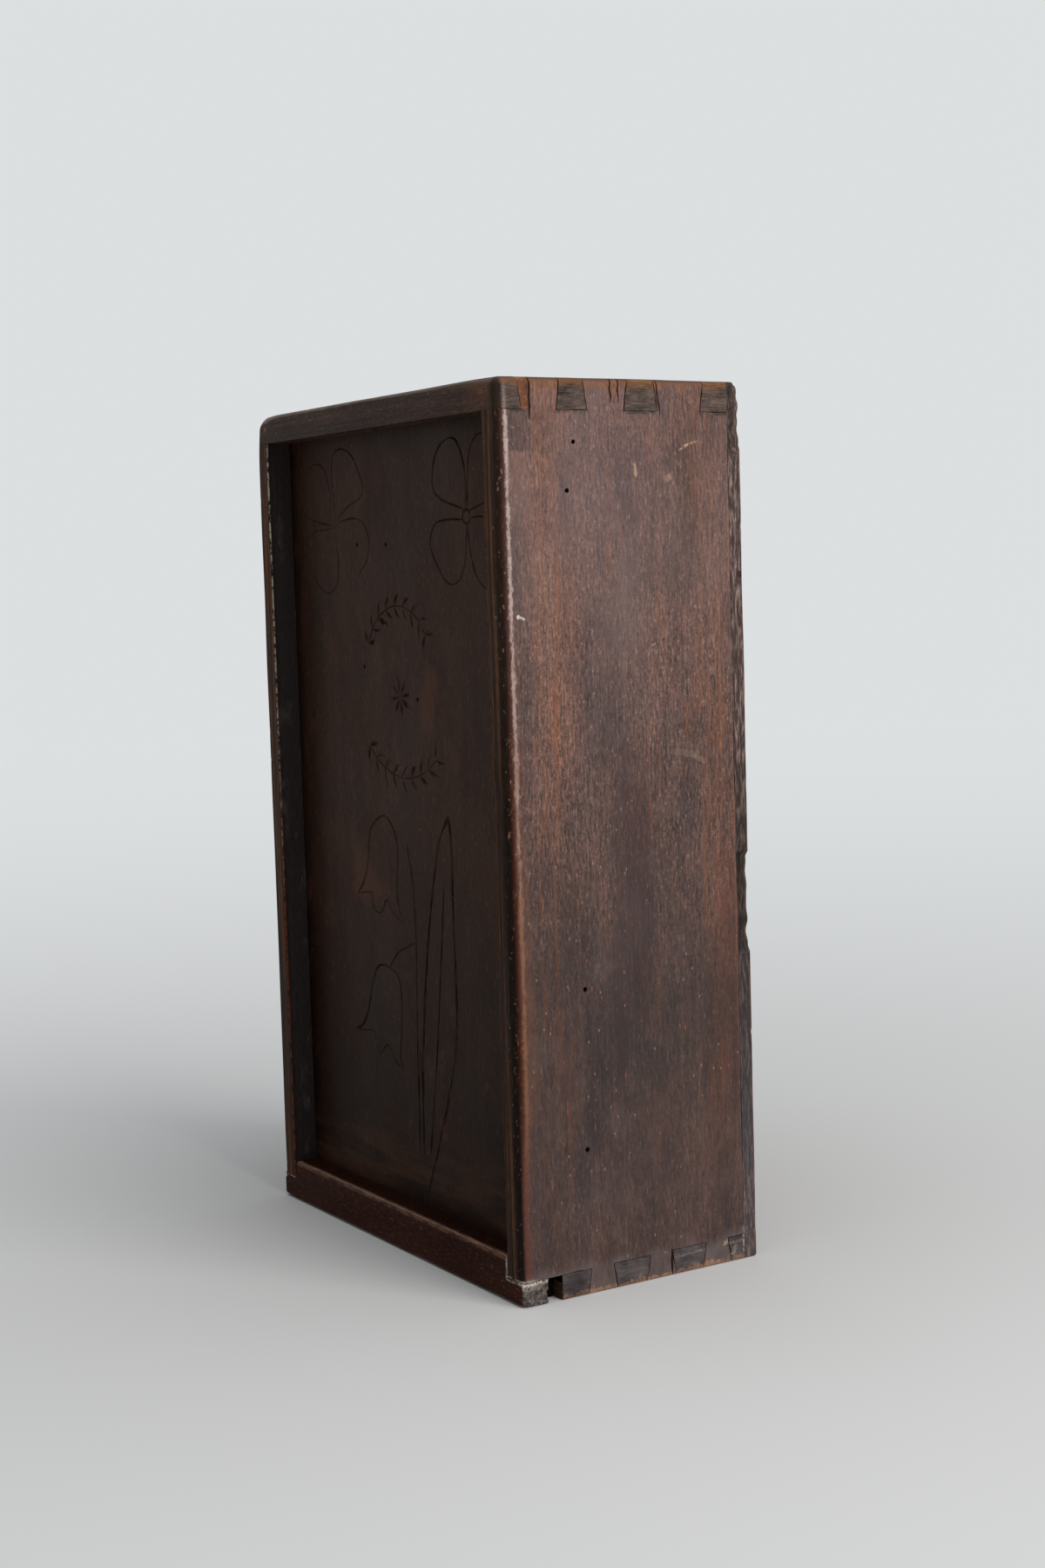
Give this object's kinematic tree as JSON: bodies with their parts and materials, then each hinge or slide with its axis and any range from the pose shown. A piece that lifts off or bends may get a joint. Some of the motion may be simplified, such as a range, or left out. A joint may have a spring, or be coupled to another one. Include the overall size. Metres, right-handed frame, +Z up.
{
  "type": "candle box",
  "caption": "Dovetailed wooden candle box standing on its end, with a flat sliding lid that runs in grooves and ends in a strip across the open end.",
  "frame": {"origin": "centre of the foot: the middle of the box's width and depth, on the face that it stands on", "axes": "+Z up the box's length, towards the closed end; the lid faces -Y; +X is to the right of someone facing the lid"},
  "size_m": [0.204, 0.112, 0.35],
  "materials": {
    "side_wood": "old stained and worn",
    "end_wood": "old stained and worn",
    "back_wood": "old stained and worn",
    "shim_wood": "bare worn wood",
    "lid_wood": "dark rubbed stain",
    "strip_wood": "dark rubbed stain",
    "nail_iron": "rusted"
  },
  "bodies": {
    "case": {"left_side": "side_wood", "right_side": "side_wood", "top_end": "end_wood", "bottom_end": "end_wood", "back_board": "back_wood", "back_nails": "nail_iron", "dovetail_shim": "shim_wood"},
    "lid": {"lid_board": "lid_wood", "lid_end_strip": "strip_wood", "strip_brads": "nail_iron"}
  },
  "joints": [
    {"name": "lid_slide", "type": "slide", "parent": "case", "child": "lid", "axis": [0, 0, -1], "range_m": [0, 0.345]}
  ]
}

◆ ◆ ◆ ◆ ◆ ◆ ◆

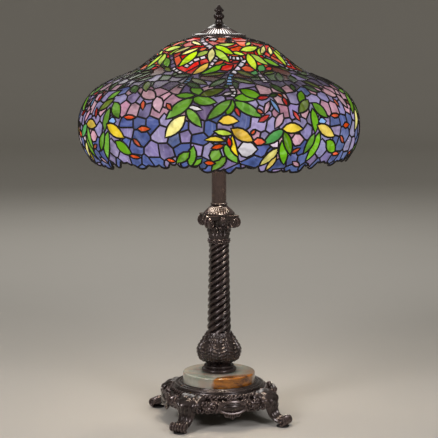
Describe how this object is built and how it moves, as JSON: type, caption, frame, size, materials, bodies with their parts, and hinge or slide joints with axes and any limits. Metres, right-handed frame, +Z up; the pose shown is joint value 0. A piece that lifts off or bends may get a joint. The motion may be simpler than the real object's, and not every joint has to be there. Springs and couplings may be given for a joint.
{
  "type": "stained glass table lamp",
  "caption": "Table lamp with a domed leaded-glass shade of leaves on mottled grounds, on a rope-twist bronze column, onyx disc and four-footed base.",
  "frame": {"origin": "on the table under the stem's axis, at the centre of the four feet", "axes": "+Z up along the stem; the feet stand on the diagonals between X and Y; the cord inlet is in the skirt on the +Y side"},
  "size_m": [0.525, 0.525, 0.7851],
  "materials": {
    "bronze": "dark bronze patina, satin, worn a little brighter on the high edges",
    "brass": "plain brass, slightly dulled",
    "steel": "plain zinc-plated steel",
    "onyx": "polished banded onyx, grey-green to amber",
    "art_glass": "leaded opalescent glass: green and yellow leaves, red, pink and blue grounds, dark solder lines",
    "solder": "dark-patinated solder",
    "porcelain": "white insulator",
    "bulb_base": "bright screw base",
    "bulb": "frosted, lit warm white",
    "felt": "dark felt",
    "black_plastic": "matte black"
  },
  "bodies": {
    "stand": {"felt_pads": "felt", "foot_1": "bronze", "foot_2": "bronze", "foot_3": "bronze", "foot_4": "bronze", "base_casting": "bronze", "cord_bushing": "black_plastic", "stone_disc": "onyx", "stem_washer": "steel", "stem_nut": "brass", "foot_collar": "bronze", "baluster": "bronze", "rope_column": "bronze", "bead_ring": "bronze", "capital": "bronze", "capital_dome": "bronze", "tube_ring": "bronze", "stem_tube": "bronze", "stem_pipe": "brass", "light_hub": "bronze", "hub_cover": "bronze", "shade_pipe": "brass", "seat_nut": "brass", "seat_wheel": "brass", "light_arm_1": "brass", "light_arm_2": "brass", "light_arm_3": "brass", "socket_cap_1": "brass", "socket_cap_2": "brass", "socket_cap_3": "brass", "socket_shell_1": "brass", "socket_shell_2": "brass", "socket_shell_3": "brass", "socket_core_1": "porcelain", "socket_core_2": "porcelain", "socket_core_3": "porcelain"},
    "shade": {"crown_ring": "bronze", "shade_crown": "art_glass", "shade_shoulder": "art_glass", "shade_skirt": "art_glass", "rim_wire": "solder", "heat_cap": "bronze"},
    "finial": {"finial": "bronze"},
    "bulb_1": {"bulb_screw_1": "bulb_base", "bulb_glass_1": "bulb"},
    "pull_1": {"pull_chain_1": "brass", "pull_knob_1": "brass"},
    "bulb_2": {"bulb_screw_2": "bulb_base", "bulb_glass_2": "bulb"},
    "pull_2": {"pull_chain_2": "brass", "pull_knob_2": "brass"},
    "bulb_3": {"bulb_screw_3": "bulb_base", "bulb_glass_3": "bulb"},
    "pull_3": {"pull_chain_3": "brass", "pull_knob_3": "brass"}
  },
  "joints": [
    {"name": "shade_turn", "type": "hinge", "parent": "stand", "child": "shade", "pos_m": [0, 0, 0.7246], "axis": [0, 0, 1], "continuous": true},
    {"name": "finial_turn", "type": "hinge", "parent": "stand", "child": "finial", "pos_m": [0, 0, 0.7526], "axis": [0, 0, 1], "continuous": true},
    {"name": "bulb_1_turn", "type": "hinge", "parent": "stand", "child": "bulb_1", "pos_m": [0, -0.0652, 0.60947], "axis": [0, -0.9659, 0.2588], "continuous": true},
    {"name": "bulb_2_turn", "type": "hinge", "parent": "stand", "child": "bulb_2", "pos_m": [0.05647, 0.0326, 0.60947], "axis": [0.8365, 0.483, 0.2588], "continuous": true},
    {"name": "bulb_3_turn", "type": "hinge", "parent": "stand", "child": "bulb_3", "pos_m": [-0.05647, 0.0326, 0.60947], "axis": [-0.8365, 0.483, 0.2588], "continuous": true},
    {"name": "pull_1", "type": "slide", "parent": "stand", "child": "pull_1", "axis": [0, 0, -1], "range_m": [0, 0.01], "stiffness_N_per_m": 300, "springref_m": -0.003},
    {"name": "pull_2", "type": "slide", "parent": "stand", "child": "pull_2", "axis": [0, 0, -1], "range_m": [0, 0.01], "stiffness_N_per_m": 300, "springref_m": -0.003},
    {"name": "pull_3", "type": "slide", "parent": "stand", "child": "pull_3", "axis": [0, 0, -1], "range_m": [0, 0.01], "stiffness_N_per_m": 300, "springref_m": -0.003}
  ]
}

◆ ◆ ◆ ◆ ◆ ◆ ◆

» DESCRIPTION OF THE TASK: Pull out each line of the listing that holds the string "JSON".

» THE SOLUTION:
Give this object's kinematic tree as JSON: bodies with their parts and materials, then each hinge or slide with its axis and any range from the pose shown. A piece that lifts off or bends may get a joint. Some of the motion may be simplified, such as a range, or left out. A joint may have a spring, or be coupled to another one. Include the overall size. Metres, right-handed frame, +Z up.
Describe how this object is built and how it moves, as JSON: type, caption, frame, size, materials, bodies with their parts, and hinge or slide joints with axes and any limits. Metres, right-handed frame, +Z up; the pose shown is joint value 0. A piece that lifts off or bends may get a joint. The motion may be simpler than the real object's, and not every joint has to be there. Springs and couplings may be given for a joint.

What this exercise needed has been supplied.